The very first days of mammalian embryonic development are accompanied by epigenetic reprogramming and extensive changes in nuclear organization. In particular, genomic regions located at the periphery of the nucleus, termed lamina-associated domains (LADs), undergo major rearrangements after fertilization. However, the role of LADs in regulating gene expression as well as the interplay with various chromatin marks during preimplantation development remains elusive. In this study, we obtained single-cell LAD profiles coupled with the corresponding gene expression readout throughout the first days of mouse development. We detect extensive cell-cell LAD variability at the 2-cell stage, which surprisingly does not seem to functionally affect gene expression. This suggests an unusual uncoupling between 3D-nuclear genome organization and gene expression during totipotent developmental stages.
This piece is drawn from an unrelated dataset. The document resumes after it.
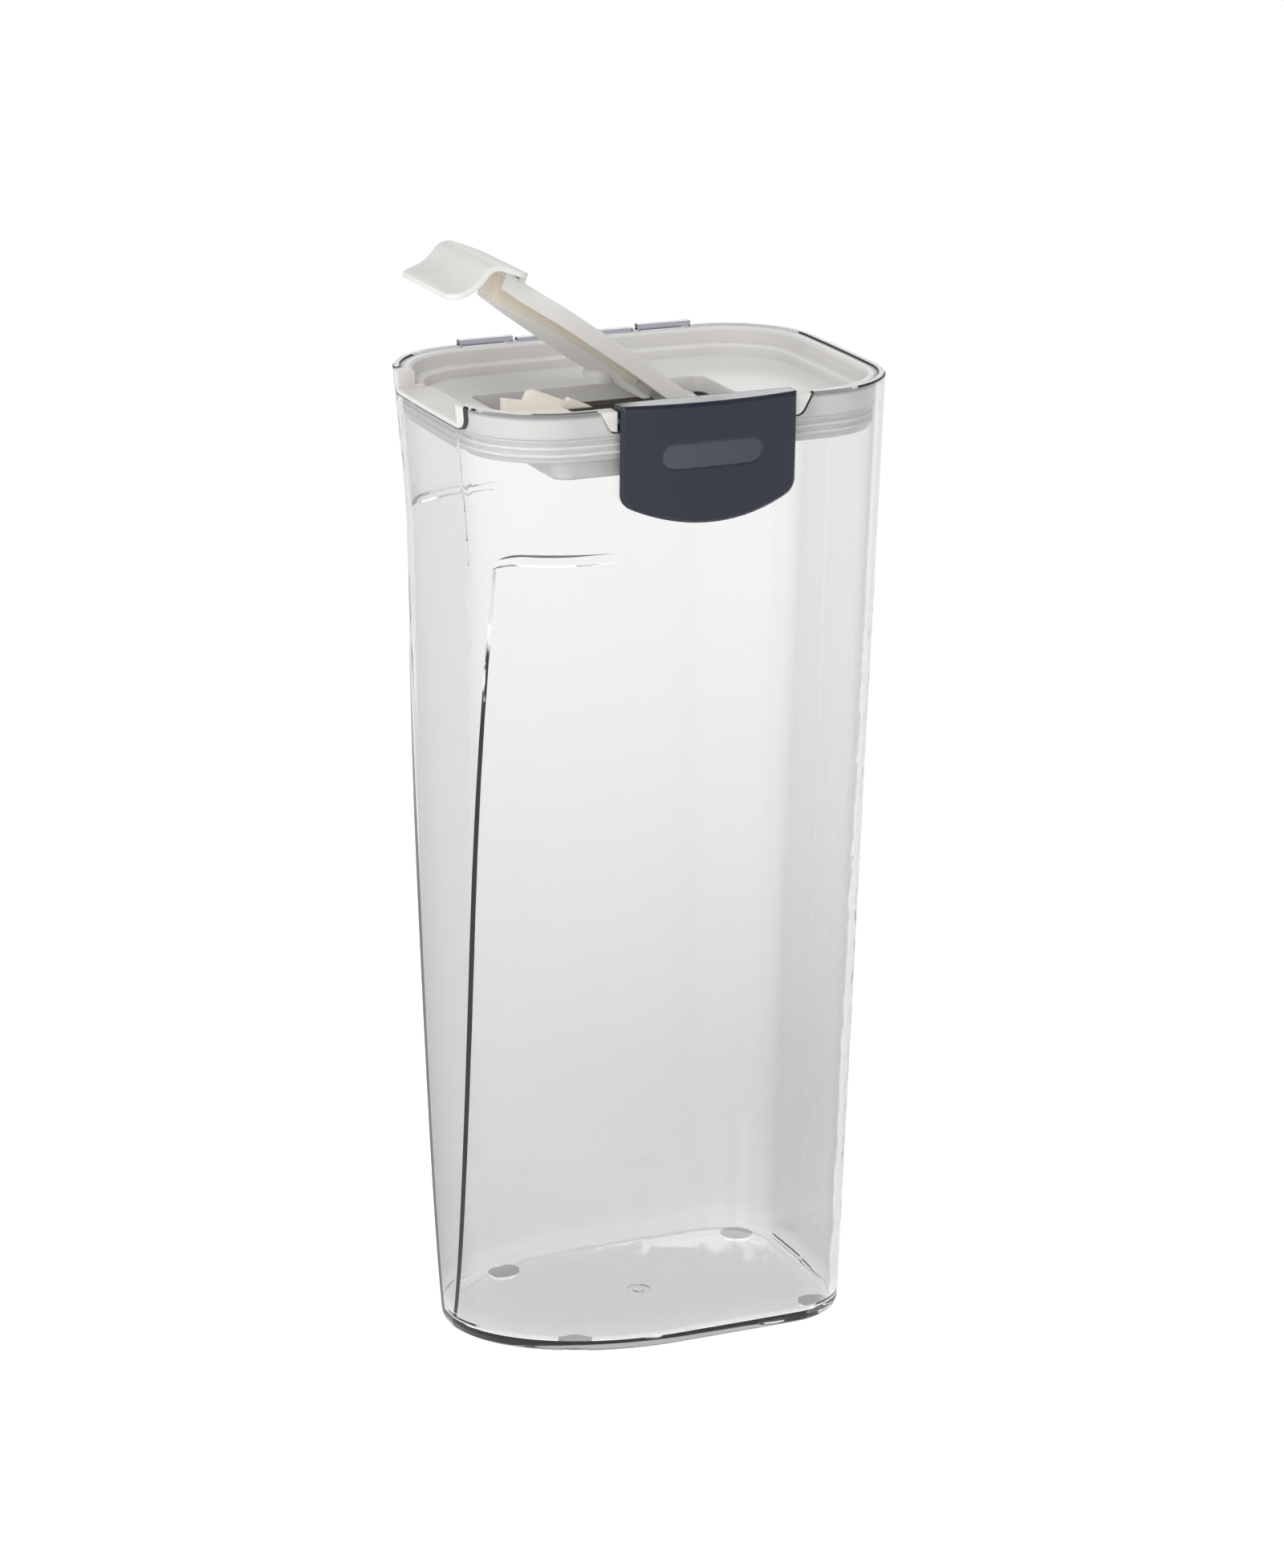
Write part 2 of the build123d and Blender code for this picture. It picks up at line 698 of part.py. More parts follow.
# Pin that the arm turns on, held in the tray's cheeks
with BuildPart() as arm_hinge_pin:
    with Locations(Location((arm_pin_x, 0, arm_pin_z), (90, 0, 0))):
        Cylinder(arm_pin_radius, 2 * (well_half_width + well_wall))
arm_hinge_pin.part.label = "arm_hinge_pin"


# Solid behind the latch's bowed front, set in by inset, from low to high
def latch_form(inset, low, high):
    half = latch_half_width - inset
    with BuildPart() as form:
        for z in (low, high):
            front = -latch_front + latch_lean * (latch_top - z) / latch_drop + inset
            with BuildSketch(Plane.XY.offset(z)):
                with BuildLine():
                    ThreePointArc((-half, front + latch_bow), (0, front), (half, front + latch_bow))
                    Polyline((half, front + latch_bow), (half, 0), (-half, 0), (-half, front + latch_bow))
                make_face()
        loft(ruled=True)
    return form.part


# Pill outline of the badge, cut through from the front
with BuildPart() as pill:
    with BuildSketch(Plane.XZ):
        with Locations((0, rim - badge_below_rim)):
            SlotOverall(badge_length, badge_height)
    extrude(amount=far)

# Slate latch: bowed front, head, cheeks with barrels, and a hook for the catch
with BuildPart() as latch_outline:
    with BuildSketch(Plane.XZ) as front_view:
        with BuildLine():
            corner_z = latch_bottom + latch_bottom_bow
            ThreePointArc((-latch_half_width, corner_z), (0, latch_bottom), (latch_half_width, corner_z))
            Polyline(
                (latch_half_width, corner_z),
                (latch_half_width, latch_top),
                (-latch_half_width, latch_top),
                (-latch_half_width, corner_z),
            )
        make_face()
        fillet(front_view.vertices().group_by(Axis.Y)[0], latch_corner)
    extrude(amount=far)
clear_y = mouth_half_width + latch_clear
skirt_y = half_width(latch_bottom) + latch_clear
with BuildPart() as latch_side:
    with BuildSketch(Plane.YZ.offset(-latch_half_width)) as cheek_view:
        with BuildLine():
            Polyline(
                (-far, latch_top),
                (-latch_back, latch_top),
                (-latch_back, latch_head_z),
                (latch_pin_y + latch_barrel_radius, latch_pin_z),
            )
            RadiusArc(
                (latch_pin_y + latch_barrel_radius, latch_pin_z),
                (latch_pin_y, latch_pin_z - latch_barrel_radius),
                latch_barrel_radius,
            )
            Polyline(
                (latch_pin_y, latch_pin_z - latch_barrel_radius),
                (-clear_y, latch_pin_z - latch_barrel_radius),
                (-skirt_y, latch_bottom),
                (-skirt_y, 0),
                (-far, 0),
                (-far, latch_top),
            )
        make_face()
    extrude(amount=2 * latch_half_width)
with BuildPart() as front_latch:
    add(latch_form(0, latch_bottom - overcut, latch_top))
    add(latch_outline.part, mode=Mode.INTERSECT)
    chamfer(front_latch.faces().sort_by(Axis.Y)[0].edges(), latch_chamfer)
    add(latch_form(latch_wall, latch_bottom - overcut, latch_head_z), mode=Mode.SUBTRACT)
    add(latch_side.part, mode=Mode.INTERSECT)
    for side in (-1, 1):
        middle = side * (latch_half_width - latch_cheek / 2)
        with Locations(Location((middle, latch_pin_y, latch_pin_z), (0, 90, 0))):
            Cylinder(latch_barrel_radius, latch_cheek)
        cheek = sorted((side * latch_half_width, side * (latch_half_width - latch_cheek)))
        height = (latch_pin_z - latch_barrel_radius, latch_pin_z + latch_barrel_radius)
        block(cheek, (-clear_y, latch_pin_y), height)
    hook_top = catch_z - hook_gap
    hook_y = -half_width(catch_z) - catch_proud + hook_lap
    hook_root = -latch_front + latch_lean * (latch_top - hook_top) / latch_drop + latch_wall / 2
    block((-catch_half_width, catch_half_width), (hook_root, hook_y), (hook_top - hook_height, hook_top))
    with Locations(Location((0, latch_pin_y, latch_pin_z), (0, 90, 0))):
        Cylinder(latch_pin_radius + running_fit, far, mode=Mode.SUBTRACT)
    add(pill.part - latch_form(badge_set_back + badge_thickness, latch_bottom, latch_top), mode=Mode.SUBTRACT)
front_latch.part.label = "front_latch"

# Bare badge let into the latch's front
with BuildPart() as latch_badge:
    add(latch_form(badge_set_back, latch_bottom, latch_top))
    badge_back = badge_set_back + badge_thickness
    add(latch_form(badge_back, latch_bottom - overcut, latch_top + overcut), mode=Mode.SUBTRACT)
    add(pill.part, mode=Mode.INTERSECT)
latch_badge.part.label = "latch_badge"

# Pin that the latch turns on, held in the tray's lugs
with BuildPart() as latch_hinge_pin:
    with Locations(Location((0, latch_pin_y, latch_pin_z), (0, 90, 0))):
        Cylinder(latch_pin_radius, 2 * latch_pin_half_length)
latch_hinge_pin.part.label = "latch_hinge_pin"

pieces = [
    container_body.part,
    *feet.values(),
    lid_tray.part,
    lid_seal.part,
    lid_base.part,
    serving_gauge.part,
    spout_arm.part,
    arm_seal.part,
    arm_hinge_pin.part,
    front_latch.part,
    latch_badge.part,
    latch_hinge_pin.part,
]
print("lid hinge at y", round(lid_hinge_y, 3), "z", round(lid_hinge_z, 3))
for piece in pieces:
    export_step(piece, "parts/" + piece.label + ".step")
    print(piece.label, len(piece.solids()), piece.is_valid, round(piece.volume))
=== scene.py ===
import json
import math
import bmesh
import bpy
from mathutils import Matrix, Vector

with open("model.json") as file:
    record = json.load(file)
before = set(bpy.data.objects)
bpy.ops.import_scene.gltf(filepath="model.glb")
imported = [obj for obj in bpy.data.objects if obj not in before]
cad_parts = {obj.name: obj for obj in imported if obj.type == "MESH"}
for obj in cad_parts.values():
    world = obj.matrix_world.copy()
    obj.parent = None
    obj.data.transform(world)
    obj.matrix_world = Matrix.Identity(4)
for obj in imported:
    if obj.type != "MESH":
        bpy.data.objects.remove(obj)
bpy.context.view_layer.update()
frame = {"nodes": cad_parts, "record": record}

# Clear pasta keeper with a flip-up spout, on a pale floor in soft studio light

# Where a Mix node keeps its colour sockets
mixFirst = 6
mixSecond = 7
mixResult = 2


def setOrLink(tree, socket, value):
    if hasattr(value, "links"):
        tree.links.new(value, socket)
    else:
        socket.default_value = value


def addNode(tree, kind, **settings):
    node = tree.nodes.new(kind)
    for name, value in settings.items():
        setattr(node, name, value)
    return node


def mathNode(tree, operation, first, second):
    node = addNode(tree, "ShaderNodeMath", operation=operation)
    setOrLink(tree, node.inputs[0], first)
    setOrLink(tree, node.inputs[1], second)
    return node.outputs["Value"]


def rampNode(tree, source, low, high, toLow=0.0, toHigh=1.0):
    node = addNode(tree, "ShaderNodeMapRange", interpolation_type="SMOOTHSTEP")
    tree.links.new(source, node.inputs["Value"])
    node.inputs["From Min"].default_value = low
    node.inputs["From Max"].default_value = high
    node.inputs["To Min"].default_value = toLow
    node.inputs["To Max"].default_value = toHigh
    return node.outputs["Result"]


def mixColour(tree, share, first, second):
    node = addNode(tree, "ShaderNodeMix", data_type="RGBA")
    tree.links.new(share, node.inputs["Factor"])
    setOrLink(tree, node.inputs[mixFirst], first)
    setOrLink(tree, node.inputs[mixSecond], second)
    return node.outputs[mixResult]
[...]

By analyzing LAD dynamics and chromatin states across early developmental stages in an allelic-specific manner, we identify genomic regions that transiently detach from the nuclear lamina and are enriched by non-canonical H3K27me3. Upon maternal knock-out of a component of the Polycomb repressive complex 2 and concomitant loss of H3K27me3 during early embryogenesis, these regions relocate to the lamina at the 2-cell stage. Our results suggest that H3K27me3 is the prime determinant in establishing the atypical distribution of the genome at the nuclear periphery during the first days of embryonic development. This study provides insight into the molecular mechanisms regulating nuclear organization of parental genomes during very early mammalian development.